Acquisition of NBFC in India

 NBFC takeover process

Are you looking to expand your financial portfolio by acquiring a Non-Banking Financial Company (NBFC)? Our expert team can guide you through the intricate process of an NBFC takeover, ensuring a smooth and compliant transaction.

What is an NBFC Takeover?

An NBFC takeover involves one company acquiring another NBFC. This can be done either:

 

  • Friendly: With mutual consent between the companies.
  • Hostile: Where the target company is unwilling to be acquired.

Why Consider an NBFC Takeover?

Pros of NBFC Takeover:

 

  • Increased Profitability: Enhance the target company's profitability through better management and resource allocation.
  • Reduced Competition: Strengthen your market position by eliminating a competitor.
  • Increased Revenue: Expand into new markets and customer bases.
  • Expanded Distribution Network: Improve reach and operational efficiency.
  • Economies of Scale: Reduce costs per unit through increased production levels.

Cons of NBFC Takeover:

 

  • Goodwill Valuation Issues: The price paid for goodwill is often less than its actual value.
  • Management Conflicts: Integration of new management can lead to disputes.
  • Cultural Clashes: Differences in corporate cultures can hinder smooth operations.
  • Employee Morale: Uncertainty about job security and future prospects may affect employees.
  • Hidden Liabilities: Unforeseen liabilities may surface post-acquisition.

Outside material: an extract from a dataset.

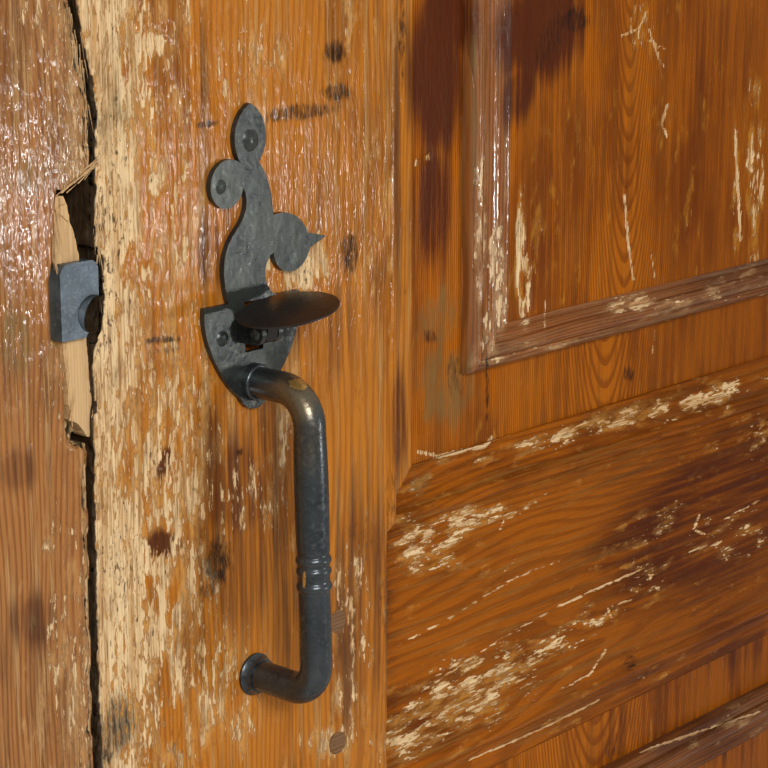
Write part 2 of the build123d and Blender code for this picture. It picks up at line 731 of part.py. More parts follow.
def grip_turning(top, low):
    """The swelled upper grip, its two rings, and the plainer lower part, turned about the bar."""
    start, end = Vector(*top), Vector(*low)
    axis = (end - start).normalized()
    a = ARM_RADIUS
    # Distance down the bar from the upper arm's middle, and radius
    profile = [
        Line((0, BEND_TOP + 2), (a, BEND_TOP + 2)),
        Spline((a, BEND_TOP + 2), (GRIP_SWELL, 48), (a + 0.2, 76)),
        Line((a + 0.2, 76), (a - 0.9, 77.2)),
        ThreePointArc((a - 0.9, 77.2), (a + 0.9, 80), (a - 0.9, 82.8)),
        ThreePointArc((a - 0.9, 82.8), (a + 0.8, 85.4), (a - 1.2, 88)),
        Line((a - 1.2, 88), (a - 1.2, 90)),
        ThreePointArc((a - 1.2, 90), (a + 0.9, 92.6), (a - 0.4, 95.4)),
        Spline((a - 0.4, 95.4), (a - 0.1, 112), (a, GRIP_LONG - BEND_LOW - 2)),
        Line((a, GRIP_LONG - BEND_LOW - 2), (0, GRIP_LONG - BEND_LOW - 2)),
        Line((0, GRIP_LONG - BEND_LOW - 2), (0, BEND_TOP + 2)),
    ]
    plane = Plane(start, x_dir=(1, 0, 0), z_dir=Vector(1, 0, 0).cross(axis))
    turned = revolve(plane * make_face(profile), axis=Axis(start, axis))
    return turned


def handle_rose():
    """The flared foot under the grip's lower end."""
    z = LEVER_Z - ARM_DROP - GRIP_LONG
    profile = make_face(
        [
            Line((0, 0), (ROSE_RADIUS, 0)),
            Line((ROSE_RADIUS, 0), (ROSE_RADIUS, 1.2)),
            ThreePointArc((ROSE_RADIUS, 1.2), (ROSE_RADIUS - 1.4, 3.2), (ARM_RADIUS + 0.9, ROSE_THICK)),
            Line((ARM_RADIUS + 0.9, ROSE_THICK), (ARM_RADIUS, ROSE_THICK)),
            Line((ARM_RADIUS, ROSE_THICK), (ARM_RADIUS, ROSE_THICK - 1)),
            Line((ARM_RADIUS, ROSE_THICK - 1), (0, ROSE_THICK - 1)),
            Line((0, ROSE_THICK - 1), (0, 0)),
        ]
    )
    return Plane((HANDLE_X, FRONT, z), z_dir=(0, -1, 0)) * revolve(Plane.XZ * profile, axis=Axis.Z)


# Latch bar and its fittings on the back


def bar_pivot_x():
    return -LEAF_HALF + BAR_PIVOT_FROM_EDGE


def latch_bar():
    x_end = bar_pivot_x() + BAR_TAIL
    x_nose = -LEAF_HALF - BAR_NOSE - LIP
    z = BAR_MID_Z
    half = BAR_HIGH / 2
    face = outline(
        (x_end, z - half), (x_end, z + half), (x_nose + 6, z + half), (x_nose, z + half - 7), (x_nose, z - half)
    )
    y = BACK + BAR_STAND
    body = xz_slab(face, y, y + BAR_THICK)
    hole = rod((bar_pivot_x(), y - 1, z), (bar_pivot_x(), y + BAR_THICK + 1, z), BAR_PIN_RADIUS + PIN_PLAY)
    knob_x = -LEAF_HALF + KNOB_FROM_EDGE
    body -= rod((knob_x, y - 1, z), (knob_x, y + BAR_THICK + 1, z), 3.0)
    return body - hole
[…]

Our NBFC Takeover Services

We provide comprehensive support throughout the NBFC takeover process, including:

Regulatory Compliance:

 

  • RBI Approval: We handle the application process for RBI approval, ensuring all requirements are met.
  • Public Notice: We manage the issuance of required public notices in national and local newspapers.

Step-by-Step Guidance:

 

  1. Memorandum of Understanding (MOU): Drafting and signing the MOU outlining the responsibilities and initial agreement.
  2. Board Meetings: Convening board meetings to discuss and approve the takeover.
  3. RBI Application: Submitting a detailed application to the RBI, including all necessary documentation.
  4. Public Notice: Issuing public notices to invite objections.
  5. Share Transfer Agreement: Finalizing the acquisition with a signed share transfer agreement.
  6. NOC from Creditors: Obtaining necessary no-objection certificates from creditors.
  7. Asset Transfer: Conducting the transfer of assets post-approval.
  8. Valuation: Performing valuation using the Discounted Cash Flow (DCF) Method and obtaining certification from a Chartered Accountant.
  9. Final Application to RBI: Submitting final details and any changes in management post-takeover.

Required Documentation for RBI Approval:

 

  • Information on proposed directors and shareholders.
  • Sources of funds for acquiring shares.
  • Declarations regarding non-association with deposit-accepting entities and non-conviction under relevant laws.
  • Bankers’ reports on proposed directors and shareholders.